Speaking at an election rally in Gujarat in April 2019, Prime Minister Narendra Modi said: ‘Are people who want to break the country into tukde-tukde not anti-nationals? … The Congress is now saying that they will repeal the sedition law. Should we expect this from a 125-year-old party?’
Haryana Chief Minister Manohar Lal Khattar told a rally in Yamunanagar: ‘The Congress wants to abolish the sedition law and amend the Armed Forces Special Powers Act. Such a step will hit the integrity of the nation. We will bring a stronger law against those who want to break the country.’
In October last year, Union Home Minister Amit A Shah called a meeting of the home ministers of all states at Haryana’s Surajkund.
Dubbed ‘Chintan Shivir’, Shah’s aim was to convey the central government’s thinking on approaches to law and order, including the legal framework that governs this: The Code of Criminal Procedure (CrPC) and the Indian Penal Code (IPC).
In his inaugural address, Shah said: ‘This Chintan Shivir will help in planning a joint plan to deal with cybercrime, narcotics, cross-border terrorism, sedition and other such crimes…’
‘Various suggestions have been received regarding improvement in the CrPC and IPC. I am looking into them, and have invested hours in them. We will very soon come up with new CrPC, IPC drafts in Parliament.’
Shah was referring to a government-constituted committee in 2020 to review the CrPC and the IPC, headed by G S Bajpai, the vice-chancellor, National Law University, Delhi, with lawyer Mahesh Jethmalani and other members.
The mandate was to recommend ways in which India’s criminal justice system could be updated in keeping with the requirements of modern India.
The committee has since given its recommendations, about which very little is known.
Pressure on the government to either scrap or decriminalise sedition is building up.
‘The low rate of conviction in cases pertaining to Section 124A casts serious doubt on the genuineness of the claims made during investigation and prosecution, and shows that the real purpose of such laws is to provide autocratic rulers a powerful weapon to suppress their rivals and control public opinion,’ the Constitutional Conduct Group said in a statement signed by 108 former civil servants of the all-India and central services who have worked with the central and state governments, soon after the Supreme Court order.
The signatories included former Cabinet secretary K M Chandrasekhar, former R&AW chief A S Dulat, former textiles secretary Wajahat Habibullah (also the first chief information commissioner), former home secretary G K Pillai, former Sikkim director general of police Avinash Mohananey and former additional secretary, Cabinet secretariat Rana Banerji.
‘Change the expression ‘sedition’ because this gives the impression we live in a monarchy’
Sedition law should be applied only in cases where there is a high likelihood of inciting hatred and violence, G S Bajpai, vice-chancellor, National Law University, Delhi, tells Aditi Phadnis.

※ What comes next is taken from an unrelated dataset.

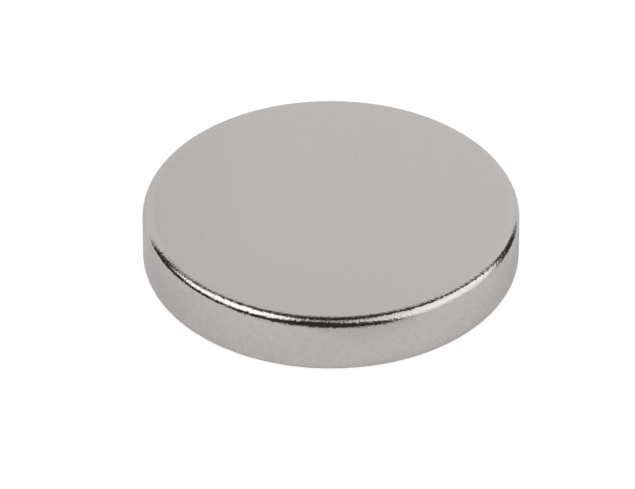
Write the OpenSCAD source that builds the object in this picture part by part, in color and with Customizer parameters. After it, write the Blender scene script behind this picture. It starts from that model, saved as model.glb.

Union Home Minister Amit Shah had constituted a committee to rewrite the IPC, CrPC, and other laws to make them suitable for modern India. You were part of the committee. What were your recommendations?
The report is under consideration at a government level and no comments are warranted.
The Supreme Court has told the government to refrain from registering FIRs until the law on sedition (124A) is revised. The government has said it is in an advanced stage of revising it. What are the most problematic issues and will sedition be de-criminalised?
Nearly 13,000 individuals have been charged under Section 124A since 2010.
The law essentially functions as a measure to prevent and regulate certain activities.
The data of the National Crime Records Bureau shows that the conviction rate is too low.
The need is twofold: First change the very expression ‘sedition’ because this gives the impression we live in a monarchy; secondly, the Supreme Court judgment in the Kedarnath case needs to be factored in and the guidelines formulated can serve as major protection against the misuse of this law.
The blanket use of this law in all kinds of activities seemingly against the State needs to be graded for proportionate punishment.
Multiple Supreme Court rulings have stated a speech would amount to sedition only if it involves incitement to violence or public disorder.
Yet many have been charged with sedition, which is defined as any act or attempt ‘to bring into hatred or contempt, or excite disaffection towards the government’.
How can modern India square the circle?
The laws having a bearing on the fundamental freedoms in a Constitutional democracy must be invoked with great care.
The State in a liberal democracy ought to be more tolerant of dissent and criticism of the state (than it is now).
As a last resort, sedition law should be applied only in cases where there is a high likelihood of inciting hatred and violence.